▶ _Your goal_: All lines from the one with "Continue the OpenSCAD" through the one with "map_range changes the", and only those, are to be reproduced exactly, both ends included.

▶ _Given information_:
-- START --
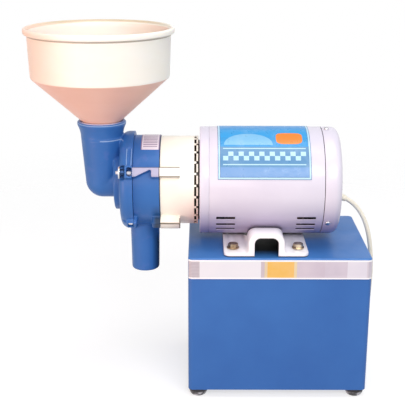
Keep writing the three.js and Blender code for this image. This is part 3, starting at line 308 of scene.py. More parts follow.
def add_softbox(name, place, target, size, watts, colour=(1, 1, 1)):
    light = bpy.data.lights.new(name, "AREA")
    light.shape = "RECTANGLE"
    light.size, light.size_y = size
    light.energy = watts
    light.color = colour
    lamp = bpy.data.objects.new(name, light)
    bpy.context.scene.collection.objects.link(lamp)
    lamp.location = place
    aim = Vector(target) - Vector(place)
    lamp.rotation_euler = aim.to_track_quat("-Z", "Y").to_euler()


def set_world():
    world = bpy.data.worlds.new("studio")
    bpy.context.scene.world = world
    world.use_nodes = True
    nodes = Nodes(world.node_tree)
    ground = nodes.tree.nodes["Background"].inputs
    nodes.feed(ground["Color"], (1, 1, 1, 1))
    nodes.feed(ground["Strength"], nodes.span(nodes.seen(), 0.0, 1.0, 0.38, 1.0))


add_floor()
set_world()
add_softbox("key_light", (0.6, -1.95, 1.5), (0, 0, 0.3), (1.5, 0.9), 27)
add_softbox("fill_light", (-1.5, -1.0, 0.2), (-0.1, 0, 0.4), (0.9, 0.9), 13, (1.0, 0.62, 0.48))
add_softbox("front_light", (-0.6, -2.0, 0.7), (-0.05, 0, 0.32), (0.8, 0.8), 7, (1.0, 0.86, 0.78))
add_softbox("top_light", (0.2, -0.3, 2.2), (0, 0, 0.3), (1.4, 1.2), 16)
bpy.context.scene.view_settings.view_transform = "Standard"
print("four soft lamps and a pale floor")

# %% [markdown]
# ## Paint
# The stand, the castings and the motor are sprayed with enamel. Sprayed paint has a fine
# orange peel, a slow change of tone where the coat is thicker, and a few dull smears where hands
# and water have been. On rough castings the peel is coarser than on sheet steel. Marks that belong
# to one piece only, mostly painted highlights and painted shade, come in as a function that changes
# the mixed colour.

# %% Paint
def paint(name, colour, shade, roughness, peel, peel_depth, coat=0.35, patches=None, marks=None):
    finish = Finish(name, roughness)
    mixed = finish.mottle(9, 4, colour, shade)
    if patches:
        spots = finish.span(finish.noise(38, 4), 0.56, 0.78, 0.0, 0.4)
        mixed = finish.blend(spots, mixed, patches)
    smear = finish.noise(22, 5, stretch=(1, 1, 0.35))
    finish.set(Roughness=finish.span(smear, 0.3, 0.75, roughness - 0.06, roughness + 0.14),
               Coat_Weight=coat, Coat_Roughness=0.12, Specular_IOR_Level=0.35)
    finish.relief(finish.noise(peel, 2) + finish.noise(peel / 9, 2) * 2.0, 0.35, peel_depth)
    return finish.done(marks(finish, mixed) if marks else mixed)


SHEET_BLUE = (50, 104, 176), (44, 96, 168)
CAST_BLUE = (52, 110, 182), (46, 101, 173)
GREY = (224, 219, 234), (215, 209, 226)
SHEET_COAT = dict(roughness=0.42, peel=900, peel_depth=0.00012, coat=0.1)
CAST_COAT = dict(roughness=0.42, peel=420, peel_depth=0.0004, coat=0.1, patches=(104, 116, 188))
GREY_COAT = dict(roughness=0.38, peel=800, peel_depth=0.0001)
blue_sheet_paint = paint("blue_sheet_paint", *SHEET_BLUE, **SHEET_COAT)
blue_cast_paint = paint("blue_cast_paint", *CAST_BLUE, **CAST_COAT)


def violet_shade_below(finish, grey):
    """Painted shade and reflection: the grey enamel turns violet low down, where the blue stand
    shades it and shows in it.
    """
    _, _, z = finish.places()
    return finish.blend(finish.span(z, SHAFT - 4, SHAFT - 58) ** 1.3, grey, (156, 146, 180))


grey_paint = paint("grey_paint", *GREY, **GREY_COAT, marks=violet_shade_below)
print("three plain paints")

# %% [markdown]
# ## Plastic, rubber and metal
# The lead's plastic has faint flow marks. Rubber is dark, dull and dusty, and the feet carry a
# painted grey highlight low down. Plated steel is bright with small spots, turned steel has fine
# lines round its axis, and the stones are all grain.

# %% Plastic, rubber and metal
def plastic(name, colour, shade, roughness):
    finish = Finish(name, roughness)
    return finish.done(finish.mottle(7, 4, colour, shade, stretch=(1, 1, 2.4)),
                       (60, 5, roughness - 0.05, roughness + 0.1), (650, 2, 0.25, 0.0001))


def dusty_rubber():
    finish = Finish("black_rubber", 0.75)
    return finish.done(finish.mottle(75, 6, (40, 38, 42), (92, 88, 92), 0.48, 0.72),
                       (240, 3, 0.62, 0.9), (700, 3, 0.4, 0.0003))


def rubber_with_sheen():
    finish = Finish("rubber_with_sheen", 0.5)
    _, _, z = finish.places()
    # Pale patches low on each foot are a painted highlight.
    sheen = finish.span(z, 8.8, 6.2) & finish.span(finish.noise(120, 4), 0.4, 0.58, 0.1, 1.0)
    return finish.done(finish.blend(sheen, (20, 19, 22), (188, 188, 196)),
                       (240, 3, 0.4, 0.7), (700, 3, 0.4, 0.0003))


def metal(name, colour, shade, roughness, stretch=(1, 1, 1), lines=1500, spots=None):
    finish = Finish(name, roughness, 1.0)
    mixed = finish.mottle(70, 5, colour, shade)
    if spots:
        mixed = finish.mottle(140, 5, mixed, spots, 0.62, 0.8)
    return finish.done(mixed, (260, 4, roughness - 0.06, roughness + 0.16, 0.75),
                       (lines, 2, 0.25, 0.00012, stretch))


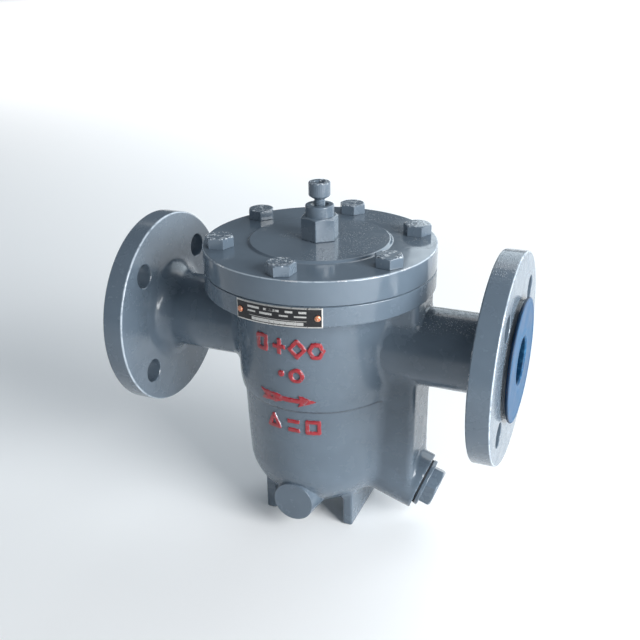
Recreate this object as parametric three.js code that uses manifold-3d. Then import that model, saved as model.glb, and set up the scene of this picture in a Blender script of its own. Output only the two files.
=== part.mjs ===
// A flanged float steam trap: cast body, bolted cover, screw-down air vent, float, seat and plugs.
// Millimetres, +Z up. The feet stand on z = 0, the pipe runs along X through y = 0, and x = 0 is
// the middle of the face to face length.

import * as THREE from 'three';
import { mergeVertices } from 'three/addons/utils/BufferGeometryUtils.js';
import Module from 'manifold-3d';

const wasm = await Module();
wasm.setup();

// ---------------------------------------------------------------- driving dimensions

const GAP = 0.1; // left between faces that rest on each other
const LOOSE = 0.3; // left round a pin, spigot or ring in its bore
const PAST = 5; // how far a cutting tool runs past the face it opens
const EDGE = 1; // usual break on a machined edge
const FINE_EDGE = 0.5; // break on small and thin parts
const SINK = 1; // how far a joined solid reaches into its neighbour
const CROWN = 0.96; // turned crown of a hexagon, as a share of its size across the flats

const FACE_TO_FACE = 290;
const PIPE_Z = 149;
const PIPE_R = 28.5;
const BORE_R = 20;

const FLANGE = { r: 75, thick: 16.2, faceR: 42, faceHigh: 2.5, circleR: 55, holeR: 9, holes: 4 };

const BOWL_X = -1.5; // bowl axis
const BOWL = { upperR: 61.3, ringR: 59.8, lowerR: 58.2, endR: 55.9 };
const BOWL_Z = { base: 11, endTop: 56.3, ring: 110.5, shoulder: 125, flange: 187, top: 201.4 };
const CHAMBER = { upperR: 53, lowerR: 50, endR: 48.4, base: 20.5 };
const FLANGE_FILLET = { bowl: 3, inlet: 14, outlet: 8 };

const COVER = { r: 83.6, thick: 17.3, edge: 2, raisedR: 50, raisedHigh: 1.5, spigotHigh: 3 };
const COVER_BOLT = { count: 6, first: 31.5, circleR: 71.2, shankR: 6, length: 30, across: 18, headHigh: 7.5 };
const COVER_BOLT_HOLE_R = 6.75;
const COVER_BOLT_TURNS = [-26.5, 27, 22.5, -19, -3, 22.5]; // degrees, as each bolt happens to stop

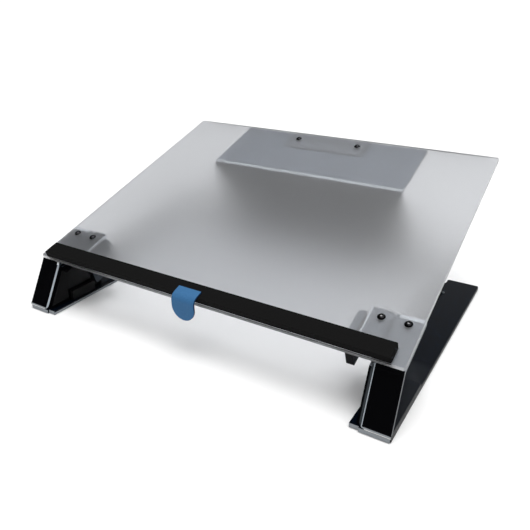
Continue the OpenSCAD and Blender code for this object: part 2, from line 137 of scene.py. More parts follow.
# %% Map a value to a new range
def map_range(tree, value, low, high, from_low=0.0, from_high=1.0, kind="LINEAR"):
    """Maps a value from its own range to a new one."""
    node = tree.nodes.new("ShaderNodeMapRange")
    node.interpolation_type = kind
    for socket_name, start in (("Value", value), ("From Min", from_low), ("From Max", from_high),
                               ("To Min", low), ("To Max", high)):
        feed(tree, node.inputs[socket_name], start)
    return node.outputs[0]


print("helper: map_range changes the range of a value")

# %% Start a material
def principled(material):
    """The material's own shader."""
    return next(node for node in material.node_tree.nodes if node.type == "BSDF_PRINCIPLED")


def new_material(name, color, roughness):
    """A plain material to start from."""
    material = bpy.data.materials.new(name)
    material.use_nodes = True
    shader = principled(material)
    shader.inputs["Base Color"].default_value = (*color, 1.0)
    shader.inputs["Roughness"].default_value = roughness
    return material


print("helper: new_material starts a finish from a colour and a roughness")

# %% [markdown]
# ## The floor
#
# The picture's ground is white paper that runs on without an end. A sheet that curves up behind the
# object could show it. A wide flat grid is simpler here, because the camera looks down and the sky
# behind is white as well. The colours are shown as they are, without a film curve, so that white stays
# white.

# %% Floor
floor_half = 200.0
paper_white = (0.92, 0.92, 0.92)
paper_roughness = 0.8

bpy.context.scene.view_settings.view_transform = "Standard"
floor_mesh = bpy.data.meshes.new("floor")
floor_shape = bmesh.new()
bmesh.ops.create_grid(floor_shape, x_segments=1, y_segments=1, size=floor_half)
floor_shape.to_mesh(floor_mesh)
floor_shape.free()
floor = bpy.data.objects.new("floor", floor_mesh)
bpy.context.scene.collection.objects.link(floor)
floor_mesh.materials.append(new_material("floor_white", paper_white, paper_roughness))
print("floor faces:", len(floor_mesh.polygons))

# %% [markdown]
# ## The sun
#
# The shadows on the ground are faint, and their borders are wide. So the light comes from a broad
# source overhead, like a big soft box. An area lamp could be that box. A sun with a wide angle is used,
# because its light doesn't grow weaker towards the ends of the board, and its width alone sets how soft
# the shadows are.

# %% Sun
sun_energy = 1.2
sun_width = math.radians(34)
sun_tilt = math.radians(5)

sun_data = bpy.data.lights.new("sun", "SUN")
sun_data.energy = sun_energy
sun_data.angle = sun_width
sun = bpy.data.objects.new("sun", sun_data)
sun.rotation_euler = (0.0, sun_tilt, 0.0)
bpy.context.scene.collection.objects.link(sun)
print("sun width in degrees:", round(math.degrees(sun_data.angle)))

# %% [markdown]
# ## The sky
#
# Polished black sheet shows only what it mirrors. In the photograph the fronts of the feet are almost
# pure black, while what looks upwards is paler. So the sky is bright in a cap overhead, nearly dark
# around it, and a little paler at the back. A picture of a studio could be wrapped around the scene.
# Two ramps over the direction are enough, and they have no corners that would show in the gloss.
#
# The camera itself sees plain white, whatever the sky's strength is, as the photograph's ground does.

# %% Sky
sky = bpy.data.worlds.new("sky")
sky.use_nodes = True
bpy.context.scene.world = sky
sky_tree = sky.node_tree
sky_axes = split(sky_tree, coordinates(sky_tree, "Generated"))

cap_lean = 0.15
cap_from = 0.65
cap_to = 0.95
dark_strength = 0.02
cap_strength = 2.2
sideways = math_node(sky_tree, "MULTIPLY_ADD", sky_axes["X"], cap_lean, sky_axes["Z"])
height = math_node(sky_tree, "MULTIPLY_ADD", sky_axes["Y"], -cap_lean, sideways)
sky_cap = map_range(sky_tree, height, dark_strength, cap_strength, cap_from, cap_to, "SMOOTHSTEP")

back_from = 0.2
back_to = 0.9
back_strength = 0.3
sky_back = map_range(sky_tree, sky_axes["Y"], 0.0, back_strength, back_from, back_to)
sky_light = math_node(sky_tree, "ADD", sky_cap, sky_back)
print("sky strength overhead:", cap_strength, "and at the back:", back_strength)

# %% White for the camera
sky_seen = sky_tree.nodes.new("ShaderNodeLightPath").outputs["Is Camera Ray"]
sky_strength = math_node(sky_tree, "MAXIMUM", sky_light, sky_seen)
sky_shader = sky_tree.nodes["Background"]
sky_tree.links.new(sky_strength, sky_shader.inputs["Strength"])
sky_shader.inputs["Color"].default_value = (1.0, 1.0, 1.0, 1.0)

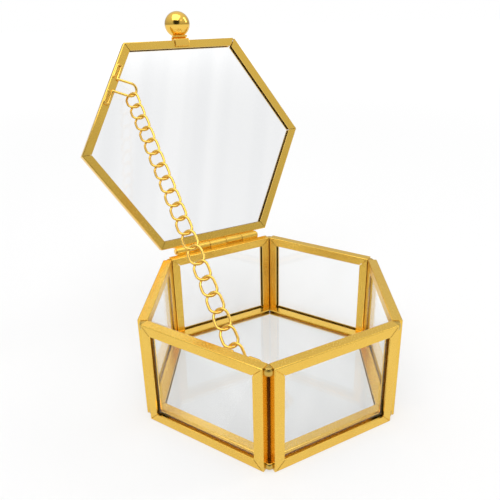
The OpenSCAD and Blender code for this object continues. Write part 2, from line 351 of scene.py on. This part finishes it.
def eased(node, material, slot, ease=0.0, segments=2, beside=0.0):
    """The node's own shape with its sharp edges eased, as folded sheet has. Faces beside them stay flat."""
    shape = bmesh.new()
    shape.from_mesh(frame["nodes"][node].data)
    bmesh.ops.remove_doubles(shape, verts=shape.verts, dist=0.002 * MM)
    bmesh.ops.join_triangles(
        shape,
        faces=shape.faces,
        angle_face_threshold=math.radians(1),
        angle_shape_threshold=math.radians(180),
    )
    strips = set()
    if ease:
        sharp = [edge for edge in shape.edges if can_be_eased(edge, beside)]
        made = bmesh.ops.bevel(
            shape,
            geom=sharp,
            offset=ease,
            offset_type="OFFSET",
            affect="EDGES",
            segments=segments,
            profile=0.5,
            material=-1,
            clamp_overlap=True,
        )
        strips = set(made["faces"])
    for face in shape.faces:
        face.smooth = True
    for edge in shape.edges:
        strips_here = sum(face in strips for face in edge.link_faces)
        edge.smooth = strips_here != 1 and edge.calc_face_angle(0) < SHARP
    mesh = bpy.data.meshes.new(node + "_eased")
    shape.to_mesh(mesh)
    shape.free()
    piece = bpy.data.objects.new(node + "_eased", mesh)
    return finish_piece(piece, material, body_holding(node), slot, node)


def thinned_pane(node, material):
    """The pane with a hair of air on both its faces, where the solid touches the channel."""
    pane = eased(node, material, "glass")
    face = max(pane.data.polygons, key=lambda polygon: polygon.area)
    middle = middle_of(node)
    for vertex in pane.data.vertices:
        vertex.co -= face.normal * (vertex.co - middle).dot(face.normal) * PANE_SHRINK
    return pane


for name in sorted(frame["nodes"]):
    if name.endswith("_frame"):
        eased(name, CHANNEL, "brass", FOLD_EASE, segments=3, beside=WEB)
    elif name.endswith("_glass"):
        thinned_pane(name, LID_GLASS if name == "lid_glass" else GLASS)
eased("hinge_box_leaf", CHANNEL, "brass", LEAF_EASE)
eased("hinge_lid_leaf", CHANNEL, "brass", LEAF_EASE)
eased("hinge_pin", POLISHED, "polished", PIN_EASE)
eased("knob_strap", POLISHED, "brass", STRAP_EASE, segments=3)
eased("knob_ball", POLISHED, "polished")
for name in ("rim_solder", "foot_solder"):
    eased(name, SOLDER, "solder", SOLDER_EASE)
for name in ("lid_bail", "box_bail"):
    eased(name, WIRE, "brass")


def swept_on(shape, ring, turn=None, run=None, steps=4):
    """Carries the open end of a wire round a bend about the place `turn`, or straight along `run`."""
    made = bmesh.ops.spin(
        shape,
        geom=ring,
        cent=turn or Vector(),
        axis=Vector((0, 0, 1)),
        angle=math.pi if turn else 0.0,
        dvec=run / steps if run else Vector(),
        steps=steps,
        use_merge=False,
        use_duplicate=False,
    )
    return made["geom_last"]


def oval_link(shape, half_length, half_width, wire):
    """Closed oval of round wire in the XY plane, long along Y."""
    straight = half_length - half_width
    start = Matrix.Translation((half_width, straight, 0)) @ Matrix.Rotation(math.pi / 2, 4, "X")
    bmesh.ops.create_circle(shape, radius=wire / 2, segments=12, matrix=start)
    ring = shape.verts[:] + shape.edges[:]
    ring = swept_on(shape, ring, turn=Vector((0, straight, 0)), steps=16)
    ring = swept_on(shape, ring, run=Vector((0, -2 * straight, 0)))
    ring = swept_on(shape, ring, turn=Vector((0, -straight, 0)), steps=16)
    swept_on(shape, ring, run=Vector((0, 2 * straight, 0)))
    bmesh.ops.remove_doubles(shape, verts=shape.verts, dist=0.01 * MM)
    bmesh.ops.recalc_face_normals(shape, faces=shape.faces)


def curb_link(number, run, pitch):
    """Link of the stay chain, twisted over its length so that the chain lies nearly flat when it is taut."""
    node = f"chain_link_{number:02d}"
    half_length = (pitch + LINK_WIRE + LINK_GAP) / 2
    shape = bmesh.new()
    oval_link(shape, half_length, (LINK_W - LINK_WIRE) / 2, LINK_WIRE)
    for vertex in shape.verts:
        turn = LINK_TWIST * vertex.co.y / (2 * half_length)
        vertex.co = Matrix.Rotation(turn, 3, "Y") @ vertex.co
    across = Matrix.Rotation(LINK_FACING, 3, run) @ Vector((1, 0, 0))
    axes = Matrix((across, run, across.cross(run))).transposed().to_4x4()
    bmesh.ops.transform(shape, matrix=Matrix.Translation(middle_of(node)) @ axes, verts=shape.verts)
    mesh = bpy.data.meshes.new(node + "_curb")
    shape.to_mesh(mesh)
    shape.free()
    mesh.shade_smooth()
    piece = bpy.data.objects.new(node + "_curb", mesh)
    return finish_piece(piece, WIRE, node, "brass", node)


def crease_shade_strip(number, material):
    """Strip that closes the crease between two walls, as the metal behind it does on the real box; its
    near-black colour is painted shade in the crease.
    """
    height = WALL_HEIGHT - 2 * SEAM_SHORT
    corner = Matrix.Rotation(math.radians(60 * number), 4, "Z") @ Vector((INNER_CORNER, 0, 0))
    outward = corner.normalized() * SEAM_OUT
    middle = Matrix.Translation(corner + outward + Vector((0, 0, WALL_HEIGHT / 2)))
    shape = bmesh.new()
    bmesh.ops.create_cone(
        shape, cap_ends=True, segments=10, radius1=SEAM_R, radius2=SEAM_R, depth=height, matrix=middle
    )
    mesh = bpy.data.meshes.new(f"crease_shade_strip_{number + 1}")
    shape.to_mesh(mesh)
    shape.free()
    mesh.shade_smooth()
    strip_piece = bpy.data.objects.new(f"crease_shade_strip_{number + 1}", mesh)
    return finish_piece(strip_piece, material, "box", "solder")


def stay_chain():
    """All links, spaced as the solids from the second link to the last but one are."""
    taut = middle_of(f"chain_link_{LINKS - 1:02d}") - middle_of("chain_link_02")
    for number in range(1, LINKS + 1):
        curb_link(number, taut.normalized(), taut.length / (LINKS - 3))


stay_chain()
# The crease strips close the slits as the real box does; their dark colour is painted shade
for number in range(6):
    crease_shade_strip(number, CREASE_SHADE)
-- END --
▶ _Result_:
Continue the OpenSCAD and Blender code for this object: part 2, from line 137 of scene.py. More parts follow.
# %% Map a value to a new range
def map_range(tree, value, low, high, from_low=0.0, from_high=1.0, kind="LINEAR"):
    """Maps a value from its own range to a new one."""
    node = tree.nodes.new("ShaderNodeMapRange")
    node.interpolation_type = kind
    for socket_name, start in (("Value", value), ("From Min", from_low), ("From Max", from_high),
                               ("To Min", low), ("To Max", high)):
        feed(tree, node.inputs[socket_name], start)
    return node.outputs[0]


print("helper: map_range changes the range of a value")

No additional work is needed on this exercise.